STATED TASK:
From the first line of the data below, repeat each line exactly until you reach the line with "const SEED_CLEARANCE = 1;"; include that line too.

★ ★ ★ ★ ★

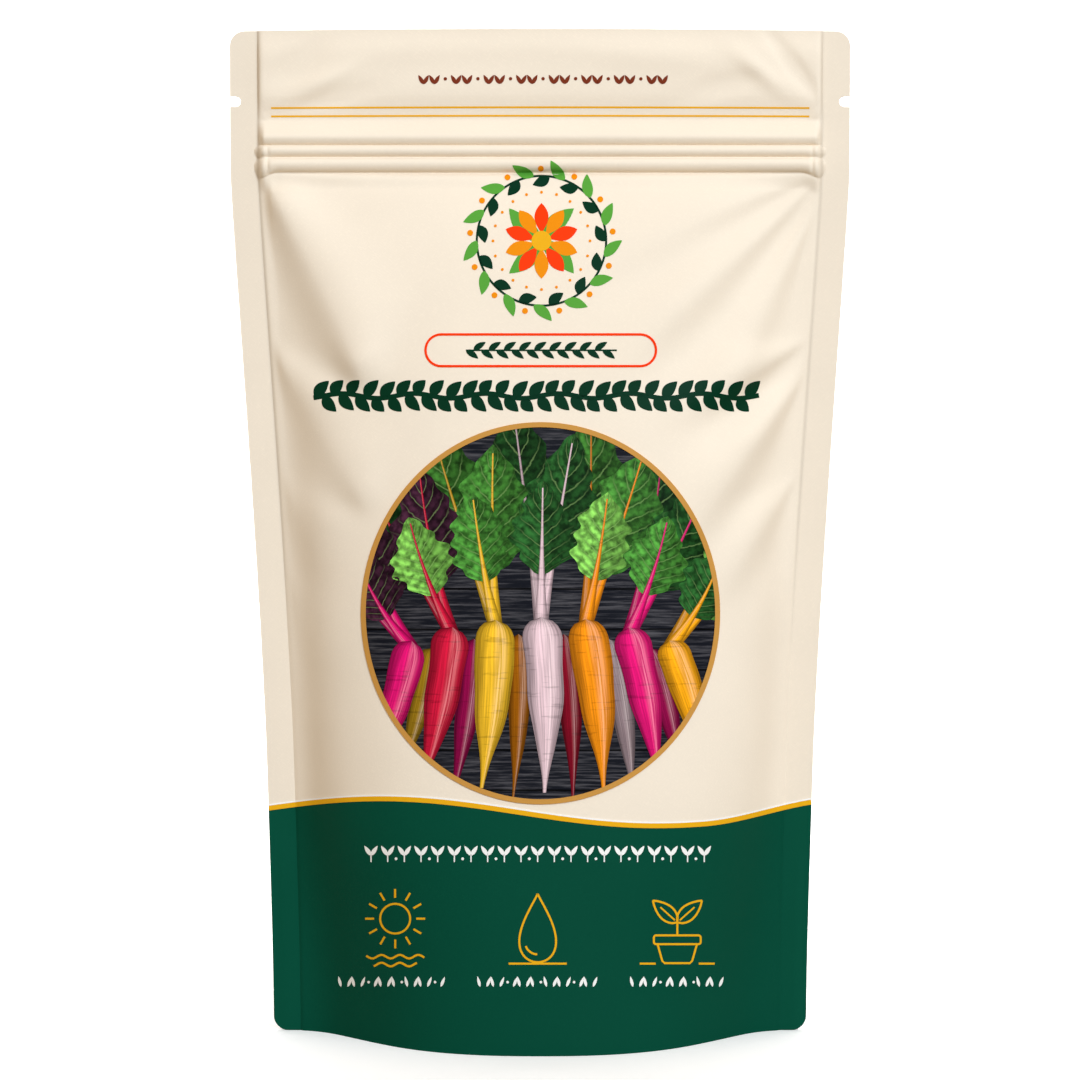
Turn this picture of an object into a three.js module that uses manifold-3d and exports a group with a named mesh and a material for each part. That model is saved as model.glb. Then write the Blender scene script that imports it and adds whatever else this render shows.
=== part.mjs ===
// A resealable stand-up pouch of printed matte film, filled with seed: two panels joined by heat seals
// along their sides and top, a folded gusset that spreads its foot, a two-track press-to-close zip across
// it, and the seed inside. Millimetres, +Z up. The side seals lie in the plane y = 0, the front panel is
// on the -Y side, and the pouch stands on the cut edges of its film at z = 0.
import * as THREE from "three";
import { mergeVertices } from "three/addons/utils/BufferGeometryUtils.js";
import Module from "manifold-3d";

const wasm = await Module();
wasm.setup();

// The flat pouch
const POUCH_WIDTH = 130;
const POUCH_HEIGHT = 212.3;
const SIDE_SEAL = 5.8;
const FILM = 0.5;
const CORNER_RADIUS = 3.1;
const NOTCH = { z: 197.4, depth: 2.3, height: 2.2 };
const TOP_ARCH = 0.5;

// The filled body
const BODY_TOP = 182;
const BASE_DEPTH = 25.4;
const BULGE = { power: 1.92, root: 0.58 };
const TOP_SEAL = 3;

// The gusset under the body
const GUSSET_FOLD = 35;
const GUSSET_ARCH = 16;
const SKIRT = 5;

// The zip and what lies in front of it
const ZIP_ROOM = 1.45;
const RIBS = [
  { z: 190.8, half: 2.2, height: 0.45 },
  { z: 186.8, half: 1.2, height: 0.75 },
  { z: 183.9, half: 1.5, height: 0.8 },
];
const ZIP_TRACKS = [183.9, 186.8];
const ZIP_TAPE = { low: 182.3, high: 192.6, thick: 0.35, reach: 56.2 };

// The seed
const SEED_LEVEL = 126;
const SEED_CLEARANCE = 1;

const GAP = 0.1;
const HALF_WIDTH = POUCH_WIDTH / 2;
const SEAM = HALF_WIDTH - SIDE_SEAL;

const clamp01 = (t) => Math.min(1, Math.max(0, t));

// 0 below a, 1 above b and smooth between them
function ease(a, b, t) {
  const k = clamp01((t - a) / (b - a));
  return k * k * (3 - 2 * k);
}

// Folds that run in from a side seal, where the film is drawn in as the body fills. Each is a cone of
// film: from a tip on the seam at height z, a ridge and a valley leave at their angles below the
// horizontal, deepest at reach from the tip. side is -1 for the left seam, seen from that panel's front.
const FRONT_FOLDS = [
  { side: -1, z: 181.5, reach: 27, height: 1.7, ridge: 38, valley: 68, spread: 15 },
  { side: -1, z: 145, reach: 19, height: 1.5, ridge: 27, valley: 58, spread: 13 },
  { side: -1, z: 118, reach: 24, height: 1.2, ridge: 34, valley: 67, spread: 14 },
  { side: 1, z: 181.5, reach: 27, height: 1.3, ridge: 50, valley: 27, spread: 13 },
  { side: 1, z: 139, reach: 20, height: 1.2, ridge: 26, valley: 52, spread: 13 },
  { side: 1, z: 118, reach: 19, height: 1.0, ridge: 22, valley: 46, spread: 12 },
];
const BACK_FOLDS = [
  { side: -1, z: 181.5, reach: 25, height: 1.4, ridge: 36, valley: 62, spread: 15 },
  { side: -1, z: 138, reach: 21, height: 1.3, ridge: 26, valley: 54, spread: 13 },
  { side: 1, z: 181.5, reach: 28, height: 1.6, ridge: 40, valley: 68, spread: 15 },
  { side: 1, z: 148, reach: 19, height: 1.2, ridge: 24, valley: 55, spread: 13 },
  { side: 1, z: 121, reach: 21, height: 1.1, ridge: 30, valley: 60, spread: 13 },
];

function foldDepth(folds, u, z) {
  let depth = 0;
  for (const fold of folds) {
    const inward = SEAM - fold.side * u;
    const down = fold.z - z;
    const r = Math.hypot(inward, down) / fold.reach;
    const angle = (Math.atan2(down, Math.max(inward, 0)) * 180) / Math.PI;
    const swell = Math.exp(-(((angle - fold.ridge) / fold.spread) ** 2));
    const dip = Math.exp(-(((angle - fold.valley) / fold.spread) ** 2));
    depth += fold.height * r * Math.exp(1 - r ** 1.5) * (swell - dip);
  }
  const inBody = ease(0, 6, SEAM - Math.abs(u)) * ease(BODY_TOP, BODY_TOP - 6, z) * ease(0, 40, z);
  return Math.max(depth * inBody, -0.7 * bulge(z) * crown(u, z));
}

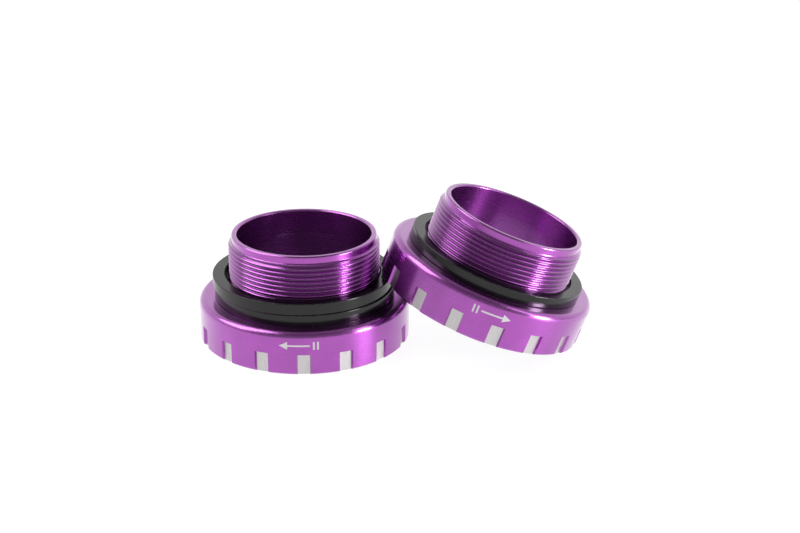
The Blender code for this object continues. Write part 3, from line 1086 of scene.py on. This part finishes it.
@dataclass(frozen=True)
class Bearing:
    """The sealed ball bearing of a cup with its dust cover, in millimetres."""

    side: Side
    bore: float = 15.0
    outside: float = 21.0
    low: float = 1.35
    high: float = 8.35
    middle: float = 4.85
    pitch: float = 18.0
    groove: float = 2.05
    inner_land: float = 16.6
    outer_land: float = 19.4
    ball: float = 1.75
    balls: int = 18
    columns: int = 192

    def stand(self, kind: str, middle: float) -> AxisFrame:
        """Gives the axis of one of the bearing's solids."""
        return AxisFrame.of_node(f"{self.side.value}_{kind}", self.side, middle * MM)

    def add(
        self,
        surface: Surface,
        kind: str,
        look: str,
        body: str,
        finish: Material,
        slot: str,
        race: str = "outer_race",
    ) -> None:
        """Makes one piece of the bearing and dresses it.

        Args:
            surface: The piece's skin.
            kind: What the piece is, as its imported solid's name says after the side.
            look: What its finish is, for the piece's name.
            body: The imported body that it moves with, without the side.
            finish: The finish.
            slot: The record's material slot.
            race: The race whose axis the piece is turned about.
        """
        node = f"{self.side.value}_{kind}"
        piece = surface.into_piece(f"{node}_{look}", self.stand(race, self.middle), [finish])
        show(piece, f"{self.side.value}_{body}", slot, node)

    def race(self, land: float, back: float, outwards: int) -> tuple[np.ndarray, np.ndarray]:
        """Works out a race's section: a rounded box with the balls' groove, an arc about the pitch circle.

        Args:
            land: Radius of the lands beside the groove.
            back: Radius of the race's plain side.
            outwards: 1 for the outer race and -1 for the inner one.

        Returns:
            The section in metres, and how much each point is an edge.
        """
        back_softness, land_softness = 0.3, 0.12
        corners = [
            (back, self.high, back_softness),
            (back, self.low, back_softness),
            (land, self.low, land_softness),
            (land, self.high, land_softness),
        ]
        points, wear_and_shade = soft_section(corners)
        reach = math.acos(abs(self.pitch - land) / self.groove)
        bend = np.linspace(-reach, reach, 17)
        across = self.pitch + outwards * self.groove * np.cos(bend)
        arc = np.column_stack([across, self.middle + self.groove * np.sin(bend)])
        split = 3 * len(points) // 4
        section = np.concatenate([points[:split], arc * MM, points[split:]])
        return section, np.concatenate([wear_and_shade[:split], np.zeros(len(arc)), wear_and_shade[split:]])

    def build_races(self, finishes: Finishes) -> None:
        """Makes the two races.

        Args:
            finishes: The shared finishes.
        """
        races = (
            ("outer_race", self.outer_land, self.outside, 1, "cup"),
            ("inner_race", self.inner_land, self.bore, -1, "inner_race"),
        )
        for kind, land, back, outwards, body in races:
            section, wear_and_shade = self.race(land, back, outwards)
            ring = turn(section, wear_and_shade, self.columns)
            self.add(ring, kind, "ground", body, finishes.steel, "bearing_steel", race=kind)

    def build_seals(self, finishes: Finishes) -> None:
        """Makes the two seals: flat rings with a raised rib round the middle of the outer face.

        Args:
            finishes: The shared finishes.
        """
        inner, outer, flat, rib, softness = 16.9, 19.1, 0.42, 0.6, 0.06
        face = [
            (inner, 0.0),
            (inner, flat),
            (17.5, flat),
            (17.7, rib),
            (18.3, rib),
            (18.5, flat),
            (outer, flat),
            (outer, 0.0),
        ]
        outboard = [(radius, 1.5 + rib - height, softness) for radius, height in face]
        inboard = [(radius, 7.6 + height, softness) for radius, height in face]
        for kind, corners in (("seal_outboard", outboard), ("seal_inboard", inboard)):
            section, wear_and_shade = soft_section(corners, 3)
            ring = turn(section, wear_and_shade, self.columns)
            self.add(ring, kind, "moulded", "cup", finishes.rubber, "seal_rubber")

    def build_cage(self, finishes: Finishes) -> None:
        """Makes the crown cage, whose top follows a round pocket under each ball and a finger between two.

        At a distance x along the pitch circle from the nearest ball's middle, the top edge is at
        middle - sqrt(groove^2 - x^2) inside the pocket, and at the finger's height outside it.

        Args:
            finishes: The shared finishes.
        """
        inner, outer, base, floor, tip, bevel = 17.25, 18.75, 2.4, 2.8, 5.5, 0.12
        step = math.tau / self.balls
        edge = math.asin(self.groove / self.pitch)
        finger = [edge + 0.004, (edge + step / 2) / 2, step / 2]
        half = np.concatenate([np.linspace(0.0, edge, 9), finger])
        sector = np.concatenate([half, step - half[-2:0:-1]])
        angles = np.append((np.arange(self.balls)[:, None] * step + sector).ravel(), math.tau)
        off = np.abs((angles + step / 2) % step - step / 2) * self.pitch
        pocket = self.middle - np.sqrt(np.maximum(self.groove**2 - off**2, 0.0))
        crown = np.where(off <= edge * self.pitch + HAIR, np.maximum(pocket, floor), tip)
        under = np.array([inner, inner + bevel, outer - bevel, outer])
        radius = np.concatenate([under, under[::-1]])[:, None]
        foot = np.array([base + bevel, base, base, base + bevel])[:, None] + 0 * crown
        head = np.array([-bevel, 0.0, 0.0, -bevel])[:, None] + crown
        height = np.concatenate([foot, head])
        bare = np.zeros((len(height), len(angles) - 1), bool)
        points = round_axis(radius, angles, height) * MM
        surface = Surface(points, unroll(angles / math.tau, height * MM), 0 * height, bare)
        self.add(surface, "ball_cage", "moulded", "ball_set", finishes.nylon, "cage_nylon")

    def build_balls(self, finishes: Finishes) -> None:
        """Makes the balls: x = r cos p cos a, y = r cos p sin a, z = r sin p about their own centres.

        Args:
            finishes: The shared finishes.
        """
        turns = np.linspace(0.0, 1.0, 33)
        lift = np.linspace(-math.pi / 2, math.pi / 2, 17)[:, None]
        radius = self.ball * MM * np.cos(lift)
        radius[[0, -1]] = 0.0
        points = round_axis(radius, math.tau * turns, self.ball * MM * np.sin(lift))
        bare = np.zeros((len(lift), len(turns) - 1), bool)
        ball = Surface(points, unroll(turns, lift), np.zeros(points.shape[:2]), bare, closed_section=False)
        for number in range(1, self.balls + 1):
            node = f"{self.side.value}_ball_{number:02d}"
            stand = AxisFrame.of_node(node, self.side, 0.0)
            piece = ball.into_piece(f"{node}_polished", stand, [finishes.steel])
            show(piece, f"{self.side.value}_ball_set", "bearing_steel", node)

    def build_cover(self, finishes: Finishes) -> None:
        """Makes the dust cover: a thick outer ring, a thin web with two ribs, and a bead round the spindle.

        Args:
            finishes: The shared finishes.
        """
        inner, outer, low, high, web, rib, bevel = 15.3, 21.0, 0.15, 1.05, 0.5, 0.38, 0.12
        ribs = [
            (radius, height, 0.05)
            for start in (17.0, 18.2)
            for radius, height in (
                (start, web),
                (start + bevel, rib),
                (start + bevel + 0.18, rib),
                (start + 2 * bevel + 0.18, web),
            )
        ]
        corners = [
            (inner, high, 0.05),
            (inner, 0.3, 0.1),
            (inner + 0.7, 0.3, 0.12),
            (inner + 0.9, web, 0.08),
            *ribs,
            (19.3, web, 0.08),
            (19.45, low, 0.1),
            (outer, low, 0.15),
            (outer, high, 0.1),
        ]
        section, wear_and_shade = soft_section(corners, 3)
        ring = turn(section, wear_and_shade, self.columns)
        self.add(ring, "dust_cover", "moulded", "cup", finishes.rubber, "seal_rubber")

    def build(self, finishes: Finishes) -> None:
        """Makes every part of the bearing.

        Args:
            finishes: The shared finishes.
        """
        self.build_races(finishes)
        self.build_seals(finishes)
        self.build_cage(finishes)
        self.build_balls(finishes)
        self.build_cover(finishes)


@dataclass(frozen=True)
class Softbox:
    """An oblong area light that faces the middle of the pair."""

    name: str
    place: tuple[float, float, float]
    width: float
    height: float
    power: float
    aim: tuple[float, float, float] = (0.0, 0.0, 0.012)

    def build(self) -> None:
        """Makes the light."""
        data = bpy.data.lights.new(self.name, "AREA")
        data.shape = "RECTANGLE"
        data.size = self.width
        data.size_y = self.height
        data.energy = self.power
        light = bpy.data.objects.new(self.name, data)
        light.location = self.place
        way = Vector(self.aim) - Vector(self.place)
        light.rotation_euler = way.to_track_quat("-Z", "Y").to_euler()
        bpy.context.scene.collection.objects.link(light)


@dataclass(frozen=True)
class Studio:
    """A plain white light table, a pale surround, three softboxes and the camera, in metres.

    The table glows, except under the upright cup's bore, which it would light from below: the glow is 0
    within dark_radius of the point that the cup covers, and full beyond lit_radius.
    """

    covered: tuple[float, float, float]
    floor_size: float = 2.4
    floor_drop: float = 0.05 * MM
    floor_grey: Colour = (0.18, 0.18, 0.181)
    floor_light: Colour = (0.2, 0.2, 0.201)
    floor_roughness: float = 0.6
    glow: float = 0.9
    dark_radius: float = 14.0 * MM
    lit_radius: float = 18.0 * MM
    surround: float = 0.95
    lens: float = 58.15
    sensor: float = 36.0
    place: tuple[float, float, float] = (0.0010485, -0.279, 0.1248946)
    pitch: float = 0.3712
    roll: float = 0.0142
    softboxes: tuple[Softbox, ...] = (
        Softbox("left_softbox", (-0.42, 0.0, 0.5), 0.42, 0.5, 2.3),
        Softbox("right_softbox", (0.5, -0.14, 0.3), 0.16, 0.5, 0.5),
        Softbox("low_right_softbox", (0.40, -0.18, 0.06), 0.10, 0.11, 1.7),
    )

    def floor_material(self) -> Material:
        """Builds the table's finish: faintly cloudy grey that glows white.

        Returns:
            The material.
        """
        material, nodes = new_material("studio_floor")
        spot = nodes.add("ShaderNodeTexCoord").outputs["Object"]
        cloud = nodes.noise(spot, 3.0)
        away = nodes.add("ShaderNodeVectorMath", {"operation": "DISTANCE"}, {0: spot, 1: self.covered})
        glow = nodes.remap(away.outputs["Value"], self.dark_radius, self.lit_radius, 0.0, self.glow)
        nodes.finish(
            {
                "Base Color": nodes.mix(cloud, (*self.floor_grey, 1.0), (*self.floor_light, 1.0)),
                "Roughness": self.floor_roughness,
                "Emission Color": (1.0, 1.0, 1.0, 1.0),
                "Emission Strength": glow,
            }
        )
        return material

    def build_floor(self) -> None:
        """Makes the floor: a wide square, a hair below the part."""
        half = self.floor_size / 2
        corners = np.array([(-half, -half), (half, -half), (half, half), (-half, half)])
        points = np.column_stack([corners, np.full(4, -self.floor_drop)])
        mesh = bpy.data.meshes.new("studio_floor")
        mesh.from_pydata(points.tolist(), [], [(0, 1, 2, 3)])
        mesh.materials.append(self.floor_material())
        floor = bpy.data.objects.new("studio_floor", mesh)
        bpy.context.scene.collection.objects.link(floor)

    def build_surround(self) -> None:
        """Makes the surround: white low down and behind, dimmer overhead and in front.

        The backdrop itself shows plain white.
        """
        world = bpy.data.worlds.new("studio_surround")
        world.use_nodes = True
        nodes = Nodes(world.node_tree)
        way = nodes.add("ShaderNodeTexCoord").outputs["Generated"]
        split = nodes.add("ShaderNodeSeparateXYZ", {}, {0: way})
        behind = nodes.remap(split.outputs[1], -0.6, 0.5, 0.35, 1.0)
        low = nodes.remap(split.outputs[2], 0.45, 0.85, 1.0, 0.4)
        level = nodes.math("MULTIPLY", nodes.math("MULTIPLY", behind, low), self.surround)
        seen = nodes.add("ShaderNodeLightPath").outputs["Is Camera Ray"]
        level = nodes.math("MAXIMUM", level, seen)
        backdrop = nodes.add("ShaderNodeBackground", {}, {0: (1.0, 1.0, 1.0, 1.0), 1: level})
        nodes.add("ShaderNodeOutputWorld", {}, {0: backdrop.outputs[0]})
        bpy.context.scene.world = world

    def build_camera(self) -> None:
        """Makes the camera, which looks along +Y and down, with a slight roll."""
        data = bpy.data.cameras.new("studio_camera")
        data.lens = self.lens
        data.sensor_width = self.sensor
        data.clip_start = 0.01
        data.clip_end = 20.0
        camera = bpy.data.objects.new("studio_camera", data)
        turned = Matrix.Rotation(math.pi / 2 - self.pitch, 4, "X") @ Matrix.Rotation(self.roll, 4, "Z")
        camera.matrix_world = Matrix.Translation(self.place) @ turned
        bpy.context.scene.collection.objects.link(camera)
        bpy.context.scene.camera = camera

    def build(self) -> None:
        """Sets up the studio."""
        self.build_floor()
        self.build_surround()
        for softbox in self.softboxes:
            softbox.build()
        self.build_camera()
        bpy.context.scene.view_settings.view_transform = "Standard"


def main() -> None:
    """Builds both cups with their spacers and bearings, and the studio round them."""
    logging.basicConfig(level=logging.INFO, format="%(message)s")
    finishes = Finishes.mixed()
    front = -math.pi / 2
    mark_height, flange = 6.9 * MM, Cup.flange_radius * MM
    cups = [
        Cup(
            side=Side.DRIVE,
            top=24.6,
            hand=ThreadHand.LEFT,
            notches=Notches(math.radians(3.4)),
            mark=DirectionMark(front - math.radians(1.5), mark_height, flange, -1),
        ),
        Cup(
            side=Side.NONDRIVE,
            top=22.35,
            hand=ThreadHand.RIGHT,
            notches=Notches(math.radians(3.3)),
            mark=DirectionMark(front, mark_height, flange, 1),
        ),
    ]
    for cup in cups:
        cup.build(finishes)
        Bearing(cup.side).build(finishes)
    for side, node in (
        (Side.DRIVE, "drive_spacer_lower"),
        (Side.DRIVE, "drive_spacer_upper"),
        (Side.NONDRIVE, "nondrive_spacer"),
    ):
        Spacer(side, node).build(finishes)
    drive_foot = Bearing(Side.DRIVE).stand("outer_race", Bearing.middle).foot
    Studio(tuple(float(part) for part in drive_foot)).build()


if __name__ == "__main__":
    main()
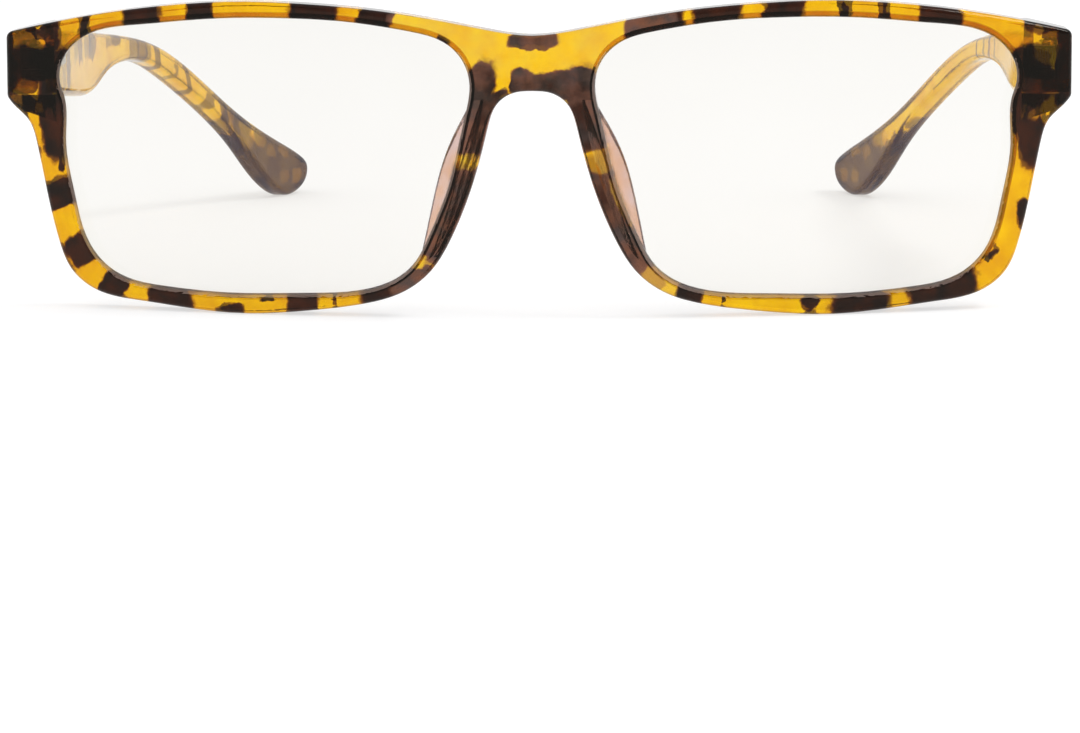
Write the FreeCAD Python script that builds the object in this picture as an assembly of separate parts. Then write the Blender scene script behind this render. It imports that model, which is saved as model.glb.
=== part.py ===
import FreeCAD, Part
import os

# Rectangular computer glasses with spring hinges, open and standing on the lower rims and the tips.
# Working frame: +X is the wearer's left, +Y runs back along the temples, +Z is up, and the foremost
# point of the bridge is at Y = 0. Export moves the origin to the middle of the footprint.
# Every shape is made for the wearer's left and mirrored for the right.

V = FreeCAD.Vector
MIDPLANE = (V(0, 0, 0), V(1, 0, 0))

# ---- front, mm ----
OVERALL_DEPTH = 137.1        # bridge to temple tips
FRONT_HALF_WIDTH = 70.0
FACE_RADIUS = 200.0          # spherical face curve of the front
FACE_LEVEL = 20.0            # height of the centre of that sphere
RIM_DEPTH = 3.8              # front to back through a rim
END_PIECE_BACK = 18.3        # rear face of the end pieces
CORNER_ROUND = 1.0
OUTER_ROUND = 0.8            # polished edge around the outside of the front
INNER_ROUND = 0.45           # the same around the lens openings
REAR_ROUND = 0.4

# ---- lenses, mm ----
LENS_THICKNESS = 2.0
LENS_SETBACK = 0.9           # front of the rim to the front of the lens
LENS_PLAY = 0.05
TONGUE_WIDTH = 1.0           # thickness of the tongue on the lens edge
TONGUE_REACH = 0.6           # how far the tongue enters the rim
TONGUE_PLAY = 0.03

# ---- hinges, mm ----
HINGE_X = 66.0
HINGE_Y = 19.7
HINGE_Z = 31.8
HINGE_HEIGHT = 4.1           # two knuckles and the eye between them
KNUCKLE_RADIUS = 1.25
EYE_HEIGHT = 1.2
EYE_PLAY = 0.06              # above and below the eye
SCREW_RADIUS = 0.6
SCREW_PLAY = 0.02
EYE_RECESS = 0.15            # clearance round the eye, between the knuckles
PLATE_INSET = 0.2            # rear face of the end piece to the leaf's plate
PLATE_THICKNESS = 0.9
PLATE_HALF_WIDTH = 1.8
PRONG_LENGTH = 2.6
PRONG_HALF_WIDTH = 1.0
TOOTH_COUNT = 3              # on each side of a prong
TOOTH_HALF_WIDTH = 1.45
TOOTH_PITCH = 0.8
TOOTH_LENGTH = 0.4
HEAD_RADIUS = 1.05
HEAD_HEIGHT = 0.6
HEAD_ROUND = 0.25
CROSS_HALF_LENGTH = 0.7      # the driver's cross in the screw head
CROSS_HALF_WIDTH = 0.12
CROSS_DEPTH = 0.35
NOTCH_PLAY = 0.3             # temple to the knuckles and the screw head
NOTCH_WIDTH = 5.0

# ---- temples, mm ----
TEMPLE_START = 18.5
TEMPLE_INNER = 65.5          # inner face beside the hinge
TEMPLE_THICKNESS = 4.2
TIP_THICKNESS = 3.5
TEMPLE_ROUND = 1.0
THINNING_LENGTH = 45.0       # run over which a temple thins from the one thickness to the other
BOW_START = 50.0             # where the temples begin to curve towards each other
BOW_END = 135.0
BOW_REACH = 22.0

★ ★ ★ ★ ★

SOLUTION:
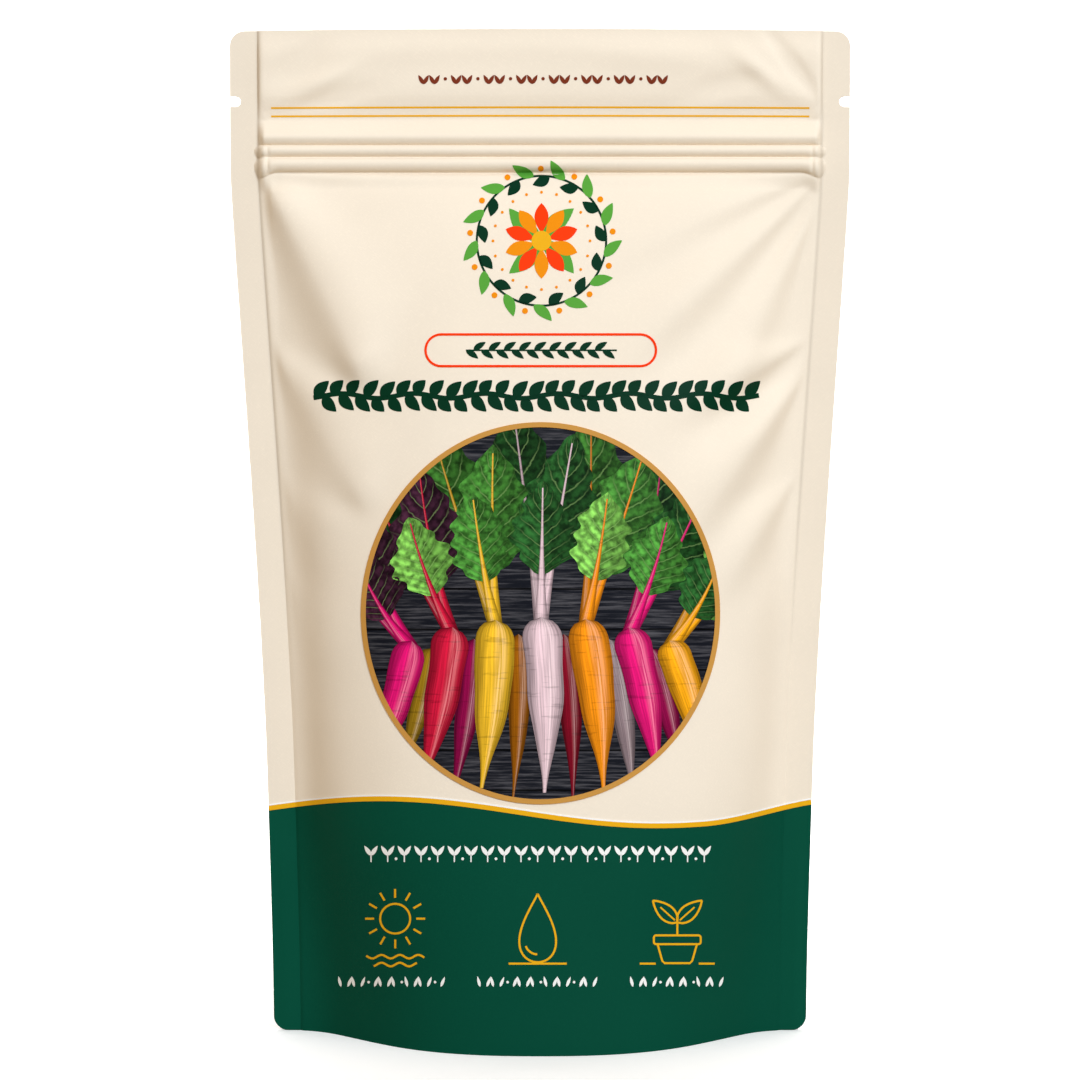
Turn this picture of an object into a three.js module that uses manifold-3d and exports a group with a named mesh and a material for each part. That model is saved as model.glb. Then write the Blender scene script that imports it and adds whatever else this render shows.
=== part.mjs ===
// A resealable stand-up pouch of printed matte film, filled with seed: two panels joined by heat seals
// along their sides and top, a folded gusset that spreads its foot, a two-track press-to-close zip across
// it, and the seed inside. Millimetres, +Z up. The side seals lie in the plane y = 0, the front panel is
// on the -Y side, and the pouch stands on the cut edges of its film at z = 0.
import * as THREE from "three";
import { mergeVertices } from "three/addons/utils/BufferGeometryUtils.js";
import Module from "manifold-3d";

const wasm = await Module();
wasm.setup();

// The flat pouch
const POUCH_WIDTH = 130;
const POUCH_HEIGHT = 212.3;
const SIDE_SEAL = 5.8;
const FILM = 0.5;
const CORNER_RADIUS = 3.1;
const NOTCH = { z: 197.4, depth: 2.3, height: 2.2 };
const TOP_ARCH = 0.5;

// The filled body
const BODY_TOP = 182;
const BASE_DEPTH = 25.4;
const BULGE = { power: 1.92, root: 0.58 };
const TOP_SEAL = 3;

// The gusset under the body
const GUSSET_FOLD = 35;
const GUSSET_ARCH = 16;
const SKIRT = 5;

// The zip and what lies in front of it
const ZIP_ROOM = 1.45;
const RIBS = [
  { z: 190.8, half: 2.2, height: 0.45 },
  { z: 186.8, half: 1.2, height: 0.75 },
  { z: 183.9, half: 1.5, height: 0.8 },
];
const ZIP_TRACKS = [183.9, 186.8];
const ZIP_TAPE = { low: 182.3, high: 192.6, thick: 0.35, reach: 56.2 };

// The seed
const SEED_LEVEL = 126;
const SEED_CLEARANCE = 1;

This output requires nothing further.